EXERCISE TASK -> Write out exactly the lines from the line with "obj.matrix_parent_inverse = Matrix.Identity(4)" through the line with "before = set(bpy.data.objects)", both ends included, and no other line.

COLLECTED MATERIAL ->
Start

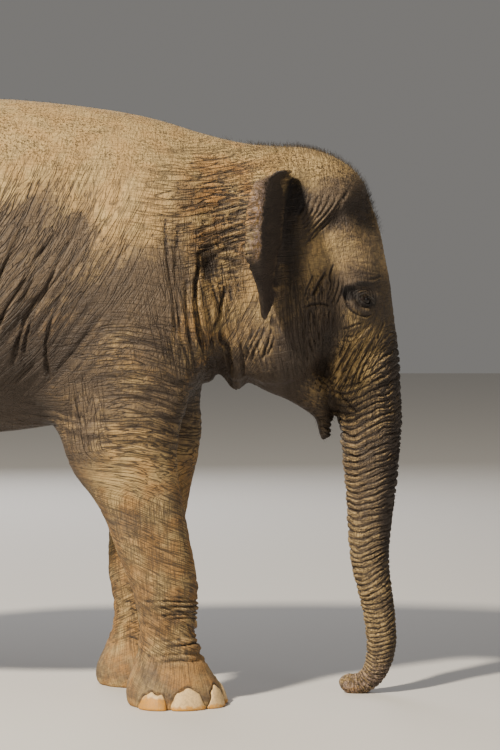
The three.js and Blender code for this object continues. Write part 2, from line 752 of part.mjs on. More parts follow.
// ---------------------------------------------------------------- eyes
// Each eyeball sits in a socket of its own shape, its middle EYE.depth inside the flesh.
const eyes = {};
const eyeball = (radius) => solidOf(new THREE.SphereGeometry(radius, 10, 7));
for (const [name, side] of Object.entries(SIDES)) {
  const place = [EYE.x, side * (outermost(faceField, EYE, [0, 1, 0]) - EYE.depth), EYE.z];
  eyes[`eye_${name}`] = eyeball(EYE.radius).translate(place);
  flesh.head = flesh.head.subtract(eyeball(EYE.radius + PARTING).translate(place));
}

// ---------------------------------------------------------------- toenails
// Nails stand round the front of each foot, worn flat underneath. Angles run from straight
// ahead towards the outer side, and the sizes are half widths and heights.
const NAIL_THICKNESS = 30;
const NAIL_LEAN = 12; // degrees, with the side of the foot
const NAIL_FOOT = 4; // height of the worn edge above the ground
const TOES = {
  forefoot: [
    { angle: 121, wide: 60, high: 76 },
    { angle: 71, wide: 70, high: 94 },
    { angle: 27, wide: 56, high: 90 },
    { angle: -11, wide: 51, high: 86 },
    { angle: -48, wide: 47, high: 76 },
  ],
  hindfoot: [
    { angle: 66, wide: 50, high: 74 },
    { angle: 24, wide: 53, high: 84 },
    { angle: -15, wide: 49, high: 82 },
    { angle: -52, wide: 44, high: 72 },
  ],
};

// A nail is an oval dome, cut off at the skin of the foot.
function nail({ angle, wide, high }, foot, side) {
  const bone = profile(LEG_LINES[foot.replace("foot", "leg")])(NAIL_FOOT);
  const turn = (side * angle * Math.PI) / 180;
  const centre = { x: bone.x, y: side * bone.y, z: high / 2 };
  const reach = outermost(bodyField, centre, [Math.cos(turn), Math.sin(turn), 0]);
  const shape = new THREE.SphereGeometry(1, 8, 4);
  shape.rotateZ(-Math.PI / 2);
  shape.scale(NAIL_THICKNESS, wide, high);
  shape.rotateY((-NAIL_LEAN * Math.PI) / 180);
  shape.translate(reach - NAIL_THICKNESS / 3, 0, NAIL_FOOT);
  shape.rotateZ(turn);
  shape.translate(centre.x, centre.y, 0);
  const gap = [PARTING * Math.cos(turn), PARTING * Math.sin(turn), 0];
  const worn = behind([0, 0, NAIL_FOOT], [0, 0, -1]);
  return solidOf(shape).intersect(worn).subtract(flesh[foot]).translate(gap);
}

const nails = {};
for (const [limb, toes] of Object.entries(TOES))
  for (const [sideName, side] of Object.entries(SIDES)) {
    const foot = `${limb}_${sideName}`;
    toes.forEach((toe, n) => {
      nails[`${foot}_nail_${n + 1}`] = nail(toe, foot, side);
    });
  }

// ---------------------------------------------------------------- the elephant
const finish = {
  skin: { color: 0x8f7b62, roughness: 0.95, metalness: 0 },
  eye: { color: 0x1d120b, roughness: 0.12, metalness: 0 },
  toenail: { color: 0xcbb892, roughness: 0.6, metalness: 0 },
};
const elephant = new THREE.Group();

function place(solids, look) {
  for (const [name, body] of Object.entries(solids)) {
    const { numProp, vertProperties, triVerts } = body.getMesh();
    const geometry = new THREE.BufferGeometry();
    geometry.setAttribute("position", new THREE.BufferAttribute(vertProperties, numProp));
    geometry.setIndex(new THREE.BufferAttribute(triVerts, 1));
    geometry.computeVertexNormals();
    const mesh = new THREE.Mesh(geometry, new THREE.MeshStandardMaterial(look));
    mesh.name = name;
    elephant.add(mesh);
  }
}
place(flesh, finish.skin);
place(eyes, finish.eye);
place(nails, finish.toenail);

// The origin is on the ground, under the middle of the animal.
const box = new THREE.Box3().setFromObject(elephant);
const middle = box.getCenter(new THREE.Vector3());
elephant.position.set(-middle.x, -middle.y, -box.min.z);

export default elephant;
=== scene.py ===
import math

import bmesh
import bpy
import numpy as np
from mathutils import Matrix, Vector
from mathutils.bvhtree import BVHTree


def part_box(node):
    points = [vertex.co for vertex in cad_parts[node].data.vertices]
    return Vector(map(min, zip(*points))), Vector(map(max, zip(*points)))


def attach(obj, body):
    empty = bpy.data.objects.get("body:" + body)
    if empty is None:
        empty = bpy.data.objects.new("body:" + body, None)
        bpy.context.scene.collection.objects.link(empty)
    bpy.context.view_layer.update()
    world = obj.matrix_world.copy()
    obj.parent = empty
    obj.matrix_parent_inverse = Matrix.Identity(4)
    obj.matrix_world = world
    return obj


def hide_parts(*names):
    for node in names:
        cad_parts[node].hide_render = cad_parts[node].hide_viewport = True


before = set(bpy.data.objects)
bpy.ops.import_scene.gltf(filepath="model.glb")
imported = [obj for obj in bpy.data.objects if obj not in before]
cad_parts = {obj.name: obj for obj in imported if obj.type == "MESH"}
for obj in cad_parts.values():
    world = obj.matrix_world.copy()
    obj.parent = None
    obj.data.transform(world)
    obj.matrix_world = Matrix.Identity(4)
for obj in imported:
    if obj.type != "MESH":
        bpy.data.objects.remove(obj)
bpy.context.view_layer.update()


# ---------------------------------------------------------------- studio
# A plain pale floor under soft studio light: a broad key lamp high on the near left, a
# weaker fill from the front of the animal, a soft lamp for its far side and a pale surround.
FLOOR_HALF_WIDTH = 30.0
FLOOR_COLOUR = (0.62, 0.60, 0.57)
SURROUND_COLOUR = (0.90, 0.87, 0.83)

floor_form = bmesh.new()
bmesh.ops.create_grid(floor_form, x_segments=1, y_segments=1, size=FLOOR_HALF_WIDTH)
floor_mesh = bpy.data.meshes.new("studio_floor")
floor_form.to_mesh(floor_mesh)
floor_form.free()
floor = bpy.data.objects.new("studio_floor", floor_mesh)
bpy.context.collection.objects.link(floor)

paint = bpy.data.materials.new("floor_paint")
paint.use_nodes = True
paint_shader = paint.node_tree.nodes["Principled BSDF"]
paint_shader.inputs["Base Color"].default_value = (*FLOOR_COLOUR, 1)
paint_shader.inputs["Roughness"].default_value = 0.9
floor_mesh.materials.append(paint)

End

ANSWER TO THE TASK ->
    obj.matrix_parent_inverse = Matrix.Identity(4)
    obj.matrix_world = world
    return obj


def hide_parts(*names):
    for node in names:
        cad_parts[node].hide_render = cad_parts[node].hide_viewport = True


before = set(bpy.data.objects)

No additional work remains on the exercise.